Paradoxically, it is against this turbulent backdrop that Teer Art fair has opened.  On Friday, the equivalent of our Sunday, 2000 people visited the site, composed of just 10 galleries which were installed on top of a shopping mall on the premises of a chic car park resembling the one designed by Herzog & de Meuron in Miami, 1111 Lincoln Road.

I asked the two founders of the fair about the current state of art in Iran, Maryam Majd  director of the fair and owner of the Assar Art gallery explains that their goal is to showcase the Iranian art scene, which is too isolated from the rest of the world. “The way we are depicted in the foreign media is so bad. We are not terrorists.”




Hormoz Hematian, who is also director of the Dastan Basement gallery which took part in the last Art Basel Hong Kong fair, thinks that the role of artists is to humanize the current political situation.



The most striking booth in the fair was a solo show in the form of an installation by Hadi Alijani (born in 1987) in the Aaran gallery space. Two hand-sewn dolls, Mr and Mrs, show the chaos of conventions for what we imagine to be a contemporary Iranian couple.

The director of the Aaran gallery, Nazila Noebashari, gives an unfiltered explanation of the difficulties the Iranian art world must face today.

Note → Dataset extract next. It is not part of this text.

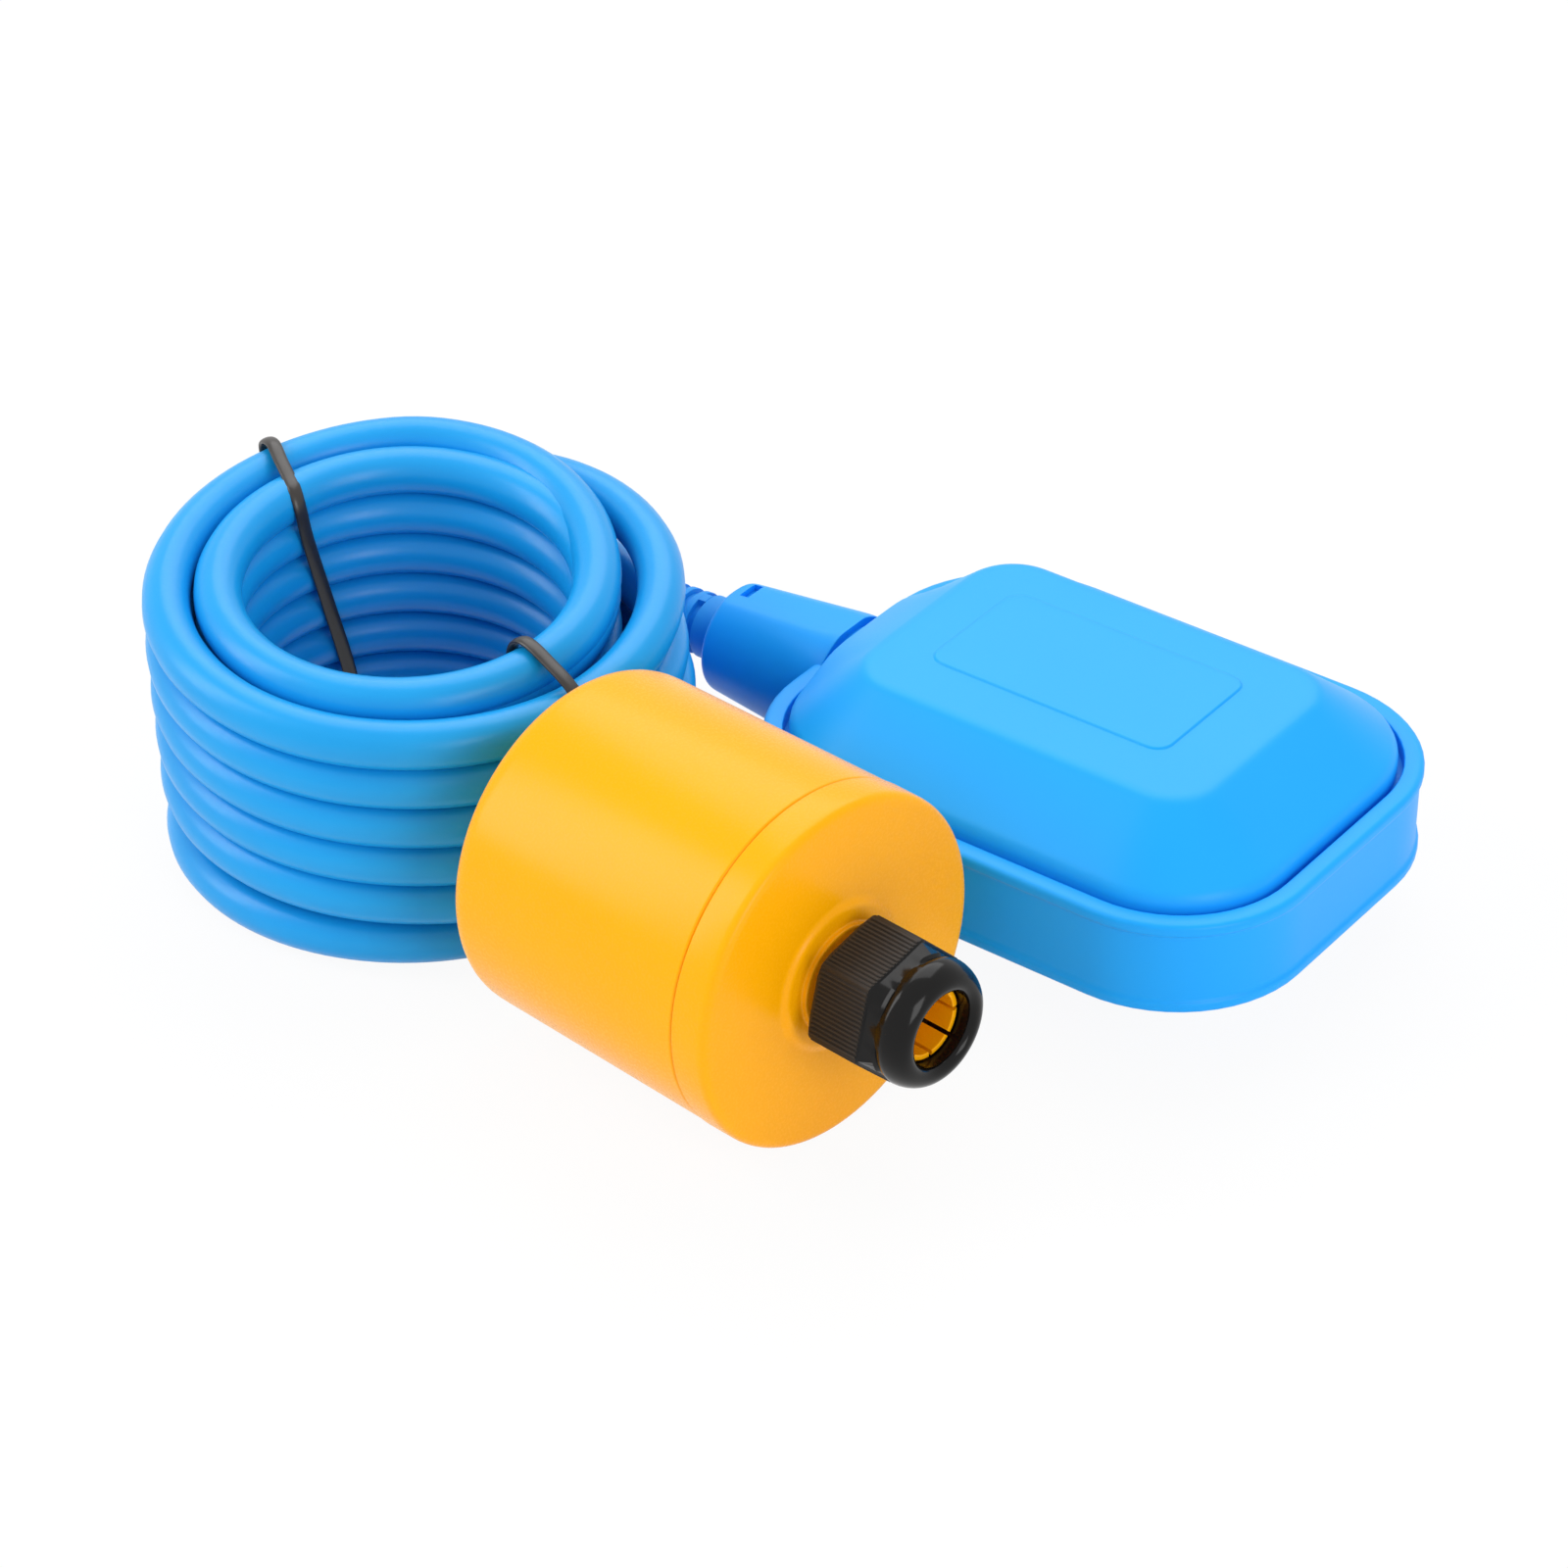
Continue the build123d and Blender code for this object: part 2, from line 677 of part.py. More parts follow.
# Cut end of the cable: three cores of different length with bare copper, lying in the notch
bare = []
for name, spot, share in zip(core_names, core_spots, (1.0, 0.82, 0.66)):
    core_span = share * (end_notch_span - 2 * bare_end_span)
    place = (coil_outer_turn + spot[0], level_heights[1] + spot[1])
    core_section = Plane.XZ * (Pos(*place) * round_section(core_diameter / 2, core_sides))
    copper_section = Plane.XZ * (Pos(*place) * round_section(copper_diameter / 2, core_sides))
    core = coil_centre * (Rot(0, 0, end_angle) * revolve(core_section, Axis.Z, core_span))
    tip = coil_centre * (Rot(0, 0, end_angle + core_span) * revolve(copper_section, Axis.Z, bare_end_span))
    save(core, f"end_core_{name}")
    bare.append(tip)
save(Compound(bare), "copper_ends")


def turn_height(middle, radius, slope, angle):
    """Height of a sloping top turn at one angle round the coil."""
    return middle + radius * math.tan(math.radians(slope)) * math.cos(math.radians(angle - coil_back_angle))


def passing_spot(path, angle):
    """Radius and height at which a route passes one angle round the coil."""
    places = [path @ (step / 400) - Vector(coil_x, coil_y, 0) for step in range(401)]
    nearest = min(places, key=lambda place: abs(math.degrees(math.atan2(place.Y, place.X)) % 360 - angle))
    return math.hypot(nearest.X, nearest.Y), nearest.Z


def round_hull(spots, radius):
    """Outline stretched round equal circles."""
    circles = Sketch() + [Pos(*spot) * Circle(radius) for spot in spots]
    return make_hull(circles.edges())


# Two ties round the bundle of turns; the back one also takes in the lead, and each has a twisted end
tie_inside = cable_radius + tie_clearance
tie_reach = tie_inside + tie_thickness + 0.4 * tie_head_depth
lead_r, lead_z = passing_spot(lead_path, tie_back_angle)
low_back = (lead_r + tie_lead_slack, lead_z)
low_front = (coil_outer_turn, turn_z)
head_back = (low_back[0] + tie_reach, lead_z)
head_front = (coil_inner_turn - tie_reach, level_heights[3])
tie_places = (
    ("tie_back", tie_back_angle, low_back, head_back),
    ("tie_front", tie_front_angle, low_front, head_front),
)
for name, angle, low_spot, head_spot in tie_places:
    spots = (
        (coil_inner_turn, turn_z),
        low_spot,
        (coil_outer_turn, turn_height(outer_mid, coil_outer_turn, outer_slope, angle)),
        (coil_inner_turn, turn_height(inner_mid, coil_inner_turn, inner_slope, angle)),
    )
    loop = round_hull(spots, tie_inside + tie_thickness) - round_hull(spots, tie_inside)
    tie = extrude(Plane.XZ * loop, tie_width / 2, both=True)
    tie += Pos(head_spot[0], 0, head_spot[1]) * Box(tie_head_depth, tie_head, tie_head)
    save(coil_centre * (Rot(0, 0, angle) * tie), name)

# Counterweight lying on its side: the edge of the cap and the rear of the cup both touch the floor
rear = -weight_length
seam = -cap_depth
cup_radius = weight_radius - cup_step
rear_radius = cup_radius - cup_draft
touch_x = rear + cup_end_round
touch_radius = rear_radius + cup_draft * (touch_x - rear) / (seam - rear)
weight_lean = math.atan2(weight_radius - touch_radius, seam - touch_x)
weight_height = weight_radius * math.cos(weight_lean) - seam * math.sin(weight_lean)
print("weight lean", round(math.degrees(weight_lean), 3), "height", round(weight_height, 3))


def weight_place(shape):
    """Puts a piece built along X from the weight's front face where the weight lies."""
    lean = Rot(0, -math.degrees(weight_lean), 0)
    return Pos(weight_x, weight_y, weight_height) * (Rot(0, 0, weight_angle) * (lean * shape))


# Weight cup: moulded shell with a guide tube up its middle
guide_radius = weight_bore + guide_wall
cup_end_centre = (rear + cup_end_round, rear_radius - cup_end_round)
cup = turned(
    [
        (seam, cup_radius - cup_wall),
        (seam, cup_radius),
        *arc_points(cup_end_centre, cup_end_round, 90, 180, 5),
        (rear, weight_bore),
        (seam, weight_bore),
        (seam, guide_radius),
        (rear + cup_end_wall, guide_radius),
        (rear + cup_end_wall, rear_radius - cup_end_round),
        (rear + cup_end_round, rear_radius - cup_wall),
    ]
)
save(weight_place(cup), "weight_cup")

# Weight cap: plug into the cup, hub over the guide tube, threaded neck and clamping claws in one
plug_radius = cup_radius - cup_wall - plug_clearance
hub_radius = guide_radius + hub_wall
claw_tip = thread_length + claw_length
cap_front_centre = (-cap_front_round, weight_radius - cap_front_round)
cap = turned(
    [
        (claw_tip, weight_bore),
        (claw_tip, claw_radius),
        (thread_length, thread_radius - thread_step),
        (thread_length, thread_radius),
        (boss_height, thread_radius),
        (boss_height, boss_radius),
        (0, boss_radius),
        *arc_points(cap_front_centre, cap_front_round, 0, 90, 4),
        (seam, weight_radius),
        (seam, plug_radius),
        (seam - plug_depth, plug_radius),
        (seam - plug_depth, plug_radius - plug_wall),
        (-cap_plate, plug_radius - plug_wall),
        (-cap_plate, hub_radius),
        (seam - hub_depth, hub_radius),
        (seam - hub_depth, guide_radius + sleeve_clearance),
        (seam, guide_radius + sleeve_clearance),
        (seam, weight_bore),
    ]
)
for index in range(claw_count // 2):
    slit_place = Pos(thread_length + claw_length / 2 + 0.5, 0, 0)
    slit = slit_place * Box(claw_length + 1, 2 * thread_radius, claw_slit)
    cap = cap - Rot(index * 360 / claw_count, 0, 0) * slit
save(weight_place(cap), "weight_cap")

# Ballast sleeve on the guide tube, between the cup's end wall and the cap's hub
sleeve_hole = guide_radius + ballast_clearance
ballast = turned(
    [
        (rear + cup_end_wall, sleeve_hole),
        (rear + cup_end_wall, ballast_radius),
        (seam - hub_depth, ballast_radius),
        (seam - hub_depth, sleeve_hole),
    ]
)
save(weight_place(ballast), "ballast_sleeve")

# Clamping nut: hexagon and round dome, open at the mouth and hollow over the thread and claws
nut_start = boss_height + nut_standoff
hex_end = nut_start + nut_hex_length
nut_end = hex_end + nut_dome_length
hexagon_outline = RegularPolygon(nut_across_flats / 2, 6, major_radius=False)
hexagon = extrude(Plane.YZ.offset(nut_start) * hexagon_outline, nut_hex_length)
hexagon = Rot(nut_turn, 0, 0) * hexagon & rod_x(nut_corner_radius, nut_start, hex_end, z=0)
dome_depth = nut_dome_radius - nut_mouth
dome_shape = turned(
    [
        (hex_end, nut_mouth),
        (hex_end, nut_dome_radius - nut_dome_step),
        (hex_end + 0.3 * nut_dome_length, nut_dome_radius),
        *[
            (hex_end + along * nut_dome_length, nut_mouth + out * dome_depth)
            for along, out in ((0.62, 0.93), (0.86, 0.72), (1.0, 0.4), (0.98, 0.16), (0.9, 0.0))
        ],
    ]
)
nut_hollow = turned(
    [
        (nut_start, 0),
        (nut_start, thread_radius + nut_clearance),
        (thread_length + nut_clearance, thread_radius + nut_clearance),
        (claw_tip + nut_clearance, claw_radius + 1.2 * nut_clearance),
        (claw_tip + nut_clearance, nut_mouth),
        (nut_end + 1, nut_mouth),
        (nut_end + 1, 0),
    ]
)
save(weight_place(hexagon + dome_shape - nut_hollow), "dome_nut")
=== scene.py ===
import math

import bmesh
import bpy
from mathutils import Matrix, Vector


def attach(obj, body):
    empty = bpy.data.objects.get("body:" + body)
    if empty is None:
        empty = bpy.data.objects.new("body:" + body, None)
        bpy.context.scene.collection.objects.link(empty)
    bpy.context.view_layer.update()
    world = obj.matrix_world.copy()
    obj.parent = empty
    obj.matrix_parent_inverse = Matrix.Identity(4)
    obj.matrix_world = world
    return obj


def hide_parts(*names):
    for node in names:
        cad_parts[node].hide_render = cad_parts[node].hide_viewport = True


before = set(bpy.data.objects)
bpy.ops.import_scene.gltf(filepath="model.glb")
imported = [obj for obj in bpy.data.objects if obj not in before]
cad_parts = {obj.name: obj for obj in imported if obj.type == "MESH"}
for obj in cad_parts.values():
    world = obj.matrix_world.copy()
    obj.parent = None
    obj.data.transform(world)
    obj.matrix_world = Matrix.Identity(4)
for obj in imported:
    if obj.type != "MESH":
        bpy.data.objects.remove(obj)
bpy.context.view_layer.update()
mm = 0.001

# Camera: it looks down on the float, the weight and the coil from the front right, with a
# long lens, as for a catalogue picture.
camera_data = bpy.data.cameras.new("camera")
camera_data.lens = 112.75
camera_data.sensor_width = 36.0
camera_data.clip_end = 20.0
camera = bpy.data.objects.new("camera", camera_data)
bpy.context.collection.objects.link(camera)
camera.location = Vector((368.1, -577.7, 493.4)) * mm
look_at = Vector((-59.12, -7.49, 0.0)) * mm
camera.rotation_euler = (look_at - camera.location).to_track_quat("-Z", "Y").to_euler()
bpy.context.scene.camera = camera
bpy.context.scene.view_settings.view_transform = "Standard"


# Floor and light: a sweep of white paper under three soft lamps. Paper and surroundings are plain
# white where they are seen, also in a mirror or through glass, and the paper keeps a faint shadow.
def srgb(code):
    """Linear colour with alpha from an sRGB hex code."""
    channels = [int(code[i:i + 2], 16) / 255 for i in (1, 3, 5)]
    return tuple(c / 12.92 if c <= 0.04045 else ((c + 0.055) / 1.055) ** 2.4 for c in channels) + (1.0,)


def add(tree, kind, links=None, values=None, **settings):
    """Adds one node with its settings, input values and incoming links."""
    made = tree.nodes.new(kind)
    for name, value in settings.items():
        setattr(made, name, value)
    for socket, value in (values or {}).items():
        made.inputs[socket].default_value = value
    for socket, source in (links or {}).items():
        tree.links.new(source, made.inputs[socket])
    return made


def new_material(name):
    """Empty node material with its output."""
    material = bpy.data.materials.new(name)
    material.use_nodes = True
    material.node_tree.nodes.clear()
    output = material.node_tree.nodes.new("ShaderNodeOutputMaterial")
    return material, material.node_tree, output


def seen_rays(tree):
    """1 for what the camera sees, itself or in a mirror or through glass, and 0 for light on things."""
    rays = add(tree, "ShaderNodeLightPath")
    seen = add(tree, "ShaderNodeMath", {0: rays.outputs["Is Camera Ray"], 1: rays.outputs["Is Glossy Ray"]},
               operation="MAXIMUM")
    return add(tree, "ShaderNodeMath", {0: seen.outputs[0], 1: rays.outputs["Is Transmission Ray"]},
               operation="MAXIMUM").outputs[0]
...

Even within this context there are many who aren’t giving up.

The businessman Hamidreza Pejman, who was graced in 2017 with a profile in the New York Times, set up a foundation bearing his name in 2015 with the aim of building bridges between Iranian art and international art.

He invited the brilliant French artist Neil Beloufa (cf the report) to Tehran last winter and  by the summer of 2019 his foundation is due to open on the site of an old brewery across 17,000 m2 in the city centre.

The construction is the work of a brilliant architect of Iranian origin who lives in New York, Ahmed Reza, who has previously worked for Herzog & de Meuron and Rem Koolhaas.

The large and beautiful red brick building is to serve as a vital home for artistic creation for the country through inviting international artists to come and establish a dialogue with the local art scene.

Hamidreza Pejman played the confession game while stretched out on an elegant sofa to talk about his projects.



Still in the centre of Tehran, the legendary collection of the city’s museum of contemporary art is due to reopen in November.

I was lucky enough to be given access to the stockpiles housed in the beautiful concrete building designed by the architect who also designed the collection famous for belonging to the Shah’s wife, Kamran Diba, who now lives in France.

The collection contains a number of major works, from four sculptures by Giacometti to two paintings by Rothko, a Franz Kline from 1955, a Pollock from the 1950s, three paintings by Francis Bacon and even a study for Marcel Duchamp’s The Large Glass from 1914. Talks seeking to display the Tehran museum of contemporary art’s collection in Germany and Italy fell through a few months ago

Since then nothing has been bought by the museum, which has 1500 western artworks and 1500 Iranian works. Even donations are not accepted by the institution.


What is surprising is the care taken by the authorities for the preservation of this heritage that has nothing to do with the diktat of the mullahs.

In this same spirit of scrupulous preservation, you must pay a visit to the Glassware and Ceramics Museum in the same area, situated in what was once a private villa, where the collections were laid out in a particularly exuberant and gifted way at the end of the 1970s by the Austrian architect Hans Hollein. He is none other than the father of the new director of the Metropolitan Museum in New York, Max Hollein.


It’s one small step towards potentially bringing the arts in Iran closer to those in America, set within a context of vociferation in the media from the president of the USA.